The Robainas, like other tobacco farmers, have more important worries than unsuccessful tobacco hybrids. The day I was at their farm, they were elated that 300 liters of diesel had arrived at their door. "We can finally do some work with the tractor at the farm!" Robaina yelled, when he heard the news during lunch. "It's been really hard to find diesel and just about anything else since the hurricanes, including food."

The Robainas seem to be some of the lucky farmers. Most of the campesinos on the island are struggling to make ends meet. I stopped at a small filler tobacco farm on the outskirts of the town of Piloto about a half hour's drive east of the town of Pinar del Río. There was very little there other than a couple of wooden shacks and a small dilapidated pink mortar house. It was called Finca Vista Hermosa. Interestingly, the peeling pink house was the birthplace of the great cigarmaker of Nicaragua, José Orlando Padrón. He has never been back to Vista Hermosa since he left the island almost 50 years ago. His cousins are now working the land.

But they, like others in the hurricane-affected region, were contemplating whether they were going to plant tobacco in 2008. "We are still thinking about [it]," said a woman on the plantation. "We are not sure we can manage this year."

They were hesitant to commit to planting tobacco primarily because they had no place to cure the leaves after the harvest. Their two curing barns collapsed during Hurricane Ike, and little or no wood was available to rebuild them, not to mention carpenters or nails. The large wooden structures had been at Finca Vista Hermosa for as long as the family could remember. Even Padrón, who lives in Miami, remembers the barns. "It must have been one hell of a storm," he told me when we smoked a cigar in his offices in Miami before I left for Havana. In fact, the two storms were the worst to hit Cuba since 1944. Most farmers in the Semi-Vuelta are now planting food such as beans or vegetables. It was doubtful that they would plant tobacco. They need to grow products that they can eat or sell in farmer's markets throughout the island.

But what about the rest of the thousands of workers who are involved in the process of cigar marking from leaf processing to rolling to boxing? The hurricanes had very little effect on Havana, as far as I could tell. So the half dozen or so factories in the center and outskirts should have no problem producing cigars as long as the tobacco reserves hold out. Almost all the production of those factories is earmarked for export. The other 50 or so factories throughout the island are a big question mark.

In the meantime, Habanos has raised prices on Cuban cigars about 10 percent due to increased costs. As one Habanos representative said, "Everything is more expensive now on the island, from gasoline to food. It costs more to make Cuban cigars. What are we supposed to do?" Just as an example, low-grade gasoline has increased to about $1.40 a gallon compared to half that just a year ago. Prices for extra food staples, other than what the government hands out as rations, are about the same as supermarkets in the States are charging.

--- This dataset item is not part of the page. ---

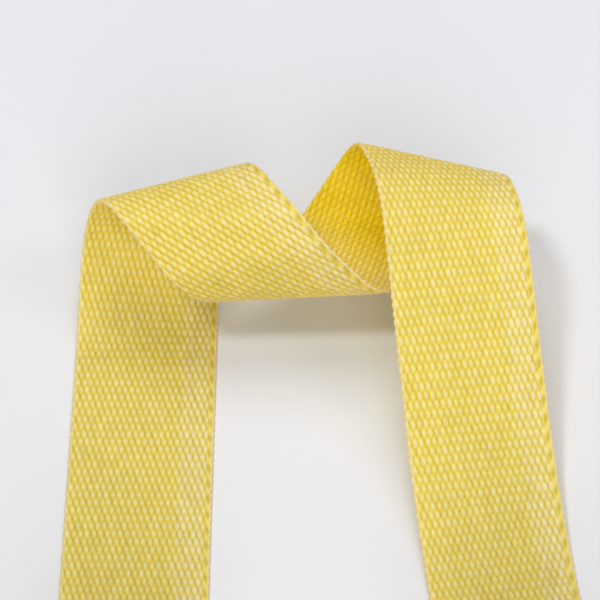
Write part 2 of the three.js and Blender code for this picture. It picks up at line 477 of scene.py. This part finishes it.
def webbingFinish(name, look):
    material = bpy.data.materials.new(name)
    material.use_nodes = True
    tree = material.node_tree
    shader = tree.nodes["Principled BSDF"]
    lift = attributeNode(tree, "lift").outputs["Fac"]
    glossAndPaintedGlint = attributeNode(tree, "glossAndPaintedGlint").outputs["Fac"]
    rim = attributeNode(tree, "rim").outputs["Fac"]
    tone = attributeNode(tree, "tone").outputs["Fac"]
    place = attributeNode(tree, "flatPlace").outputs["Vector"]
    # fibres run along the yarns
    stretch = addNode(tree, "ShaderNodeMapping")
    stretch.inputs["Scale"].default_value = look["fibreScale"]
    tree.links.new(place, stretch.inputs["Vector"])
    fibres = addNode(tree, "ShaderNodeTexNoise", Scale=1.0, Detail=3.0, Roughness=0.6)
    tree.links.new(stretch.outputs["Vector"], fibres.inputs["Vector"])
    patches = addNode(tree, "ShaderNodeTexNoise", Scale=look["patchScale"], Detail=2.0)
    tree.links.new(place, patches.inputs["Vector"])
    # painted shade and highlight: the notches between yarns are coloured darker for shade, the crowns
    # paler for highlight
    ramp = tree.nodes.new("ShaderNodeValToRGB")
    tree.links.new(lift, ramp.inputs["Fac"])
    ramp.color_ramp.elements[0].color = look["paintedNotchShade"]
    ramp.color_ramp.elements[1].color = look["crown"]
    body = ramp.color_ramp.elements.new(look["bodyAt"])
    body.color = look["body"]
    color = ramp.outputs["Color"]
    # painted glint: the yarn tops in the glossy strip are coloured whiter
    paintedGlint = calculated(tree, "MULTIPLY", glossAndPaintedGlint, calculated(tree, "POWER", lift, 2.0))
    color = mixColors(tree, color, look["paintedGlint"], calculated(tree, "MULTIPLY", paintedGlint, look["paintedGlintShare"]))
    color = mixColors(tree, color, look["rim"], calculated(tree, "MULTIPLY", rim, look["rimShare"]))
    shade = calculated(tree, "MULTIPLY_ADD", tone, look["toneSpread"], 1.0)
    shade = calculated(tree, "MULTIPLY_ADD", patches.outputs["Fac"], look["patchSpread"], shade)
    shade = calculated(tree, "MULTIPLY_ADD", fibres.outputs["Fac"], look["fibreSpread"], shade)
    shade = calculated(tree, "SUBTRACT", shade, (look["patchSpread"] + look["fibreSpread"]) / 2)
    grey = tree.nodes.new("ShaderNodeCombineColor")
    for socket in grey.inputs[:3]:
        tree.links.new(shade, socket)
    color = mixColors(tree, color, grey.outputs["Color"], 1.0, "MULTIPLY")
    # painted shade: deeper yellow multiplied in where the inner face lies in shade
    paintedShade = attributeNode(tree, "paintedShade").outputs["Fac"]
    color = mixColors(tree, color, look["paintedShade"], paintedShade, "MULTIPLY")
    tree.links.new(color, shader.inputs["Base Color"])
    rough = calculated(tree, "MULTIPLY_ADD", glossAndPaintedGlint, -look["glossier"], look["roughness"])
    rough = calculated(tree, "MULTIPLY_ADD", fibres.outputs["Fac"], look["fibreRoughness"], rough)
    tree.links.new(rough, shader.inputs["Roughness"])
    bump = addNode(tree, "ShaderNodeBump", Strength=look["fibreRelief"], Distance=look["fibreDepth"])
    tree.links.new(fibres.outputs["Fac"], bump.inputs["Height"])
    tree.links.new(bump.outputs["Normal"], shader.inputs["Normal"])
    shader.inputs["Specular IOR Level"].default_value = look["specular"]
    shader.inputs["Sheen Weight"].default_value = look["sheen"]
    shader.inputs["Sheen Roughness"].default_value = look["sheenRoughness"]
    shader.inputs["Sheen Tint"].default_value = look["sheenTint"]
    shader.inputs["IOR"].default_value = look["ior"]
    # light passes through the thin cloth and comes out deeper yellow
    through = tree.nodes.new("ShaderNodeBsdfTranslucent")
    through.inputs["Color"].default_value = look["through"]
    tree.links.new(bump.outputs["Normal"], through.inputs["Normal"])
    both = addNode(tree, "ShaderNodeMixShader", Fac=look["throughLight"])
    tree.links.new(shader.outputs["BSDF"], both.inputs[1])
    tree.links.new(through.outputs["BSDF"], both.inputs[2])
    tree.links.new(both.outputs["Shader"], tree.nodes["Material Output"].inputs["Surface"])
    return material


yellowLook = {
    # the notch colour is painted shade between the yarns, the crown colour a painted highlight on their
    # tops
    "paintedNotchShade": (0.60, 0.49, 0.03, 1),
    "body": (0.97, 0.86, 0.16, 1),
    "crown": (1.0, 0.98, 0.54, 1),
    "paintedShade": (0.96, 0.84, 0.0, 1),  # painted shade: deeper yellow for the inner face that lies in shade
    # painted glint on the yarn tops of the glossy strip
    "paintedGlint": (1.0, 0.99, 0.72, 1),
    "through": (1.0, 0.81, 0.0, 1),  # light that has passed through the cloth
    "bodyAt": 0.57,
    "paintedGlintShare": 0.75,
    "rim": (0.97, 0.91, 0.58, 1),
    "rimShare": 1.0,
    "toneSpread": 0.025,
    "patchSpread": 0.1,
    "patchScale": 60.0,
    "fibreScale": (900, 9000, 900),
    "fibreSpread": 0.14,
    "fibreRelief": 0.35,
    "fibreDepth": 0.00006,
    "fibreRoughness": 0.1,
    "roughness": 0.32,
    "glossier": 0.06,
    "specular": 0.5,
    "ior": 1.52,
    "sheen": 0.45,
    "sheenRoughness": 0.5,
    "sheenTint": (1, 0.97, 0.85, 1),
    "throughLight": 0.43,
}
yellowWebbing = webbingFinish("yellow webbing", yellowLook)


def dress(piece, material, nodes):
    piece.data.materials.clear()
    piece.data.materials.append(material)
    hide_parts(*nodes)


# how closely the cloth is divided: across a yarn, and along the strap in millimetres
fine = {"perColumn": 4, "rowStep": 0.33}
plain = {"perColumn": 3, "rowStep": 0.44}
hidden = {"perColumn": 1, "rowStep": 1.1}
fewestRows = 8
halfGap = strap["bendGap"] / 2


def before(name):
    return cutLine(bendNamed[name], -1, halfGap)


def after(name):
    return cutLine(bendNamed[name], 1, halfGap)


def strapPiece(name, start, end, body, nodes):
    piece = webbingPiece(name, strapPlace, start, end, **fine)
    dress(piece, yellowWebbing, nodes)
    if isinstance(body, str):
        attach(piece, body)
    else:
        bend = bendNamed[nodes[0]]
        first = np.array([bend["along"] - bend["halfRun"], 0, 0])
        last = first + bend["normal"] * bend["length"]
        ends = strapPlace(np.array([first, last]))
        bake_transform(piece)


legCut = {"along": -88, "slant": 0}
strapPieces = [  # name, start, end, body or pair of bodies, nodes it stands for, how it is held
    ("left_leg_webbing", legCut, before("left_landing"), "left_end", ["left_tail"], "laid"),
    ("left_landing_webbing", before("left_landing"), after("left_landing"),
     ("left_end", "left_leg"), ["left_landing"], "laid"),
    ("left_rise_webbing", after("left_landing"), before("left_fold"),
     "left_leg", ["left_rise"], "folded"),
    ("left_fold_webbing", before("left_fold"), after("left_fold"),
     ("left_leg", "middle"), ["left_fold"], "folded"),
    ("middle_webbing", after("left_fold"), before("lower_fold"),
     "middle", ["left_shoulder", "middle_span", "lower_fold_entry"], "folded"),
    ("lower_fold_webbing", before("lower_fold"), after("lower_fold"),
     ("middle", "rear"), ["lower_fold"], "folded"),
    ("rear_webbing", after("lower_fold"), before("right_fold"),
     "rear", ["lower_fold_exit", "rear_span", "right_rise"], "folded"),
    ("right_fold_webbing", before("right_fold"), after("right_fold"),
     ("rear", "right_leg"), ["right_fold"], "folded"),
    ("right_leg_webbing", after("right_fold"), before("right_landing"),
     "right_leg", ["right_shoulder", "right_fall"], "folded"),
    ("right_landing_webbing", before("right_landing"), after("right_landing"),
     ("right_leg", "right_end"), ["right_landing"], "laid"),
]
for name, start, end, body, nodes, held in strapPieces:
    strapPiece(name, start, end, body, nodes)
print("strap woven")


def rollPieces(name, side):
    place, tangentAt = rollPlace(side)
    flatEnd = legCut if side > 0 else after("right_landing")
    halfTurn = math.pi * middleRadius + roll["tailOverlap"]
    endLength = endSweep * (middleRadius - halfThickness) + roll["endOverlap"]
    flapEnd = stored + foldLength + roll["hemLength"]

    def lineAt(distance):
        return {"along": tangentAt - side * distance, "slant": 0}

    endStart = lineAt(stored - endLength)
    tailLength = halfTurn + abs(tangentAt - flatEnd["along"])
    turnsLength = stored - endLength - halfTurn
    stretches = [  # name, start, end, how finely, slot, node, length
        ("_tail_webbing", lineAt(halfTurn), flatEnd, plain, "webbing", "_tail", tailLength),
        ("_roll_outer_end", lineAt(stored), endStart, plain, "webbing", "_roll", endLength),
        ("_hem_flap", lineAt(flapEnd), lineAt(stored), plain, "hem_webbing", "_hem", flapEnd - stored),
        ("_roll_turns", endStart, lineAt(halfTurn), hidden, "webbing", "_roll", turnsLength),
    ]
    for part, start, end, fineness, slot, node, length in stretches:
        piece = webbingPiece(name + part, place, start, end, **fineness)
        dress(piece, yellowWebbing, [name + node])
        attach(piece, name + "_end")


rollPieces("left", 1)
rollPieces("right", -1)
print("tails rolled")

# Two rows of machine stitches hold each hem.
sewing = {
    "rowInset": 4,  # from each end of the hem
    "sideInset": 3,
    "stitches": 11,
    "gap": 0.5,
    "thread": 0.27,
    "facets": 12,  # round the thread
    "steps": 14,  # along one stitch
    "apart": 10,  # between the balls that the stitches are made from
    "rise": 0.16,  # of a stitch's middle above the face of the hem
    "dip": 0.38,  # of a stitch's ends below that
    "ply": 0.13,
    "plyTurns": 1.6,
    "light": (0.97, 0.90, 0.52, 1),
    "dark": (0.90, 0.78, 0.34, 1),
    "roughness": 0.45,
    "sheen": 0.4,
    "grain": 2500.0,
}


def threadFinish():
    material = bpy.data.materials.new("sewing thread")
    material.use_nodes = True
    tree = material.node_tree
    shader = tree.nodes["Principled BSDF"]
    coordinates = tree.nodes.new("ShaderNodeTexCoord")
    grain = addNode(tree, "ShaderNodeTexNoise", Scale=sewing["grain"], Detail=2.0)
    tree.links.new(coordinates.outputs["Object"], grain.inputs["Vector"])
    color = mixColors(tree, sewing["dark"], sewing["light"], grain.outputs["Fac"])
    tree.links.new(color, shader.inputs["Base Color"])
    shader.inputs["Roughness"].default_value = sewing["roughness"]
    shader.inputs["Sheen Weight"].default_value = sewing["sheen"]
    return material


sewingThread = threadFinish()


def stitchRow(name, side, row, fromFold):
    place, tangentAt = rollPlace(side)
    rowLength = strap["width"] - 2 * sewing["sideInset"]
    pitch = rowLength / sewing["stitches"]
    halfStitch = (pitch - sewing["gap"]) / 2
    bm = bmesh.new()
    bmesh.ops.create_uvsphere(bm, u_segments=sewing["facets"], v_segments=sewing["steps"], radius=1)
    first = bm.verts[:] + bm.edges[:] + bm.faces[:]
    for number in range(1, sewing["stitches"]):
        copied = bmesh.ops.duplicate(bm, geom=first)["geom"]
        moved = [item for item in copied if isinstance(item, bmesh.types.BMVert)]
        bmesh.ops.translate(bm, verts=moved, vec=(0, 0, sewing["apart"] * number))
    mesh = bpy.data.meshes.new(name)
    bm.to_mesh(mesh)
    bm.free()
    ball = np.empty(len(mesh.vertices) * 3)
    mesh.vertices.foreach_get("co", ball)
    ball = ball.reshape(-1, 3)
    number = np.round(ball[:, 2] / sewing["apart"])
    t = np.clip(ball[:, 2] - sewing["apart"] * number, -1, 1)
    # the ball becomes a two-ply thread whose ends dive into the hem
    fuller = np.sqrt((1 - t ** 4) / np.maximum(1 - t ** 2, 0.0001))
    twist = np.arctan2(ball[:, 1], ball[:, 0]) + sewing["plyTurns"] * math.pi * t
    ply = 1 + sewing["ply"] * np.cos(2 * twist)
    thick = sewing["thread"] * fuller * ply
    across = (number + 0.5) * pitch - rowLength / 2 + halfStitch * t
    height = halfThickness + sewing["rise"] - sewing["dip"] * t ** 2 + thick * ball[:, 1]
    distance = stored + foldLength + fromFold + thick * ball[:, 0]
    points = place(np.column_stack([tangentAt - side * distance, across, -side * height]))
    piece = pieceFrom(name, mesh, points)
    dress(piece, sewingThread, [row])
    return piece


rowPlaces = {"end": sewing["rowInset"], "inner": roll["hemLength"] - sewing["rowInset"]}
for side, sign in (("left", 1), ("right", -1)):
    for part, fromFold in rowPlaces.items():
        row = side + "_stitch_row_" + part
        stitches = stitchRow(side + "_stitches_" + part, sign, row, fromFold)
        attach(stitches, side + "_end")
print("hems sewn")


lamps = [  # name, azimuth, elevation, distance, size, energy, color
    ("key", -60, 66, 6, 1.05, 108, (1, 0.99, 0.97)),
    ("overhead", 180, 66, 3.5, 2.3, 45, (1, 1, 1)),
    ("right fill", 75, 50, 4, 1.5, 15.5, (1, 0.99, 0.98)),
    ("front", 5, 31, 4, 2.4, 61, (1, 1, 1)),
]
room = {
    "tableSize": 3,  # metres from its middle to its edge
    "table": (0.73, 0.735, 0.765, 1),
    "tableRoughness": 0.7,
    "tableSpecular": 0.2,
    "air": (0.97, 0.985, 1, 1),
    "airLight": 0.29,
}


def buildStage():
    bm = bmesh.new()
    bmesh.ops.create_grid(bm, x_segments=1, y_segments=1, size=room["tableSize"])
    mesh = bpy.data.meshes.new("table")
    bm.to_mesh(mesh)
    bm.free()
    table = bpy.data.objects.new("table", mesh)
    bpy.context.collection.objects.link(table)
    material = bpy.data.materials.new("pale table")
    material.use_nodes = True
    shader = material.node_tree.nodes["Principled BSDF"]
    shader.inputs["Base Color"].default_value = room["table"]
    shader.inputs["Roughness"].default_value = room["tableRoughness"]
    shader.inputs["Specular IOR Level"].default_value = room["tableSpecular"]
    table.data.materials.append(material)


def addLamp(name, azimuth, elevation, distance, size, energy, color):
    lamp = bpy.data.lights.new(name, "AREA")
    lamp.shape = "DISK"
    lamp.size = size
    lamp.energy = energy
    lamp.color = color
    item = bpy.data.objects.new(name, lamp)
    bpy.context.collection.objects.link(item)
    direction = directionAt(azimuth, elevation)
    item.location = target + direction * distance
    item.rotation_euler = direction.to_track_quat("Z", "Y").to_euler()


def directionAt(azimuth, elevation):
    a = math.radians(azimuth)
    e = math.radians(elevation)
    return Vector((math.cos(e) * math.sin(a), -math.cos(e) * math.cos(a), math.sin(e)))


view = {
    "target": (-0.00926, 0.07225, 0),
    "elevation": 50.92,
    "distance": 0.83656,
    "lens": 175,
    "sensor": 36,
    "nearest": 0.01,
}
target = Vector(view["target"])

camera = bpy.data.objects.new("camera", bpy.data.cameras.new("camera"))
bpy.context.collection.objects.link(camera)
camera.data.lens = view["lens"]
camera.data.sensor_width = view["sensor"]
camera.data.clip_start = view["nearest"]
sight = directionAt(0, view["elevation"])
camera.location = target + sight * view["distance"]
camera.rotation_euler = sight.to_track_quat("Z", "Y").to_euler()
bpy.context.scene.camera = camera

buildStage()
for lamp in lamps:
    addLamp(*lamp)
world = bpy.data.worlds.new("soft room")
bpy.context.scene.world = world
world.use_nodes = True
world.node_tree.nodes["Background"].inputs["Color"].default_value = room["air"]
world.node_tree.nodes["Background"].inputs["Strength"].default_value = room["airLight"]
bpy.context.scene.view_settings.view_transform = "Standard"
bpy.context.scene.view_settings.look = "None"
print("stage lit")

There's no way to gauge the long-term impact of this crisis. I lit up a new regional cigar that was made exclusively for the Italian market. The belicoso-shaped smoke (5 inches by 52 ring) delivered plenty of cedar and spicy character with a full body and a smooth texture. It was an outstanding cigar, 90 points, non-blind. The small torpedo smoke was just one of more than two dozen regional cigars released last year in the global market. More releases are expected this year.

There's no predicting the demand for these cigars, given the global economic situation, but despite Habanos' confidence, there are also real question marks about the future supply of Cuban cigars for 2009. Cuban-cigar smokers might be wise to stock up on their favorite Habanos over the next few months.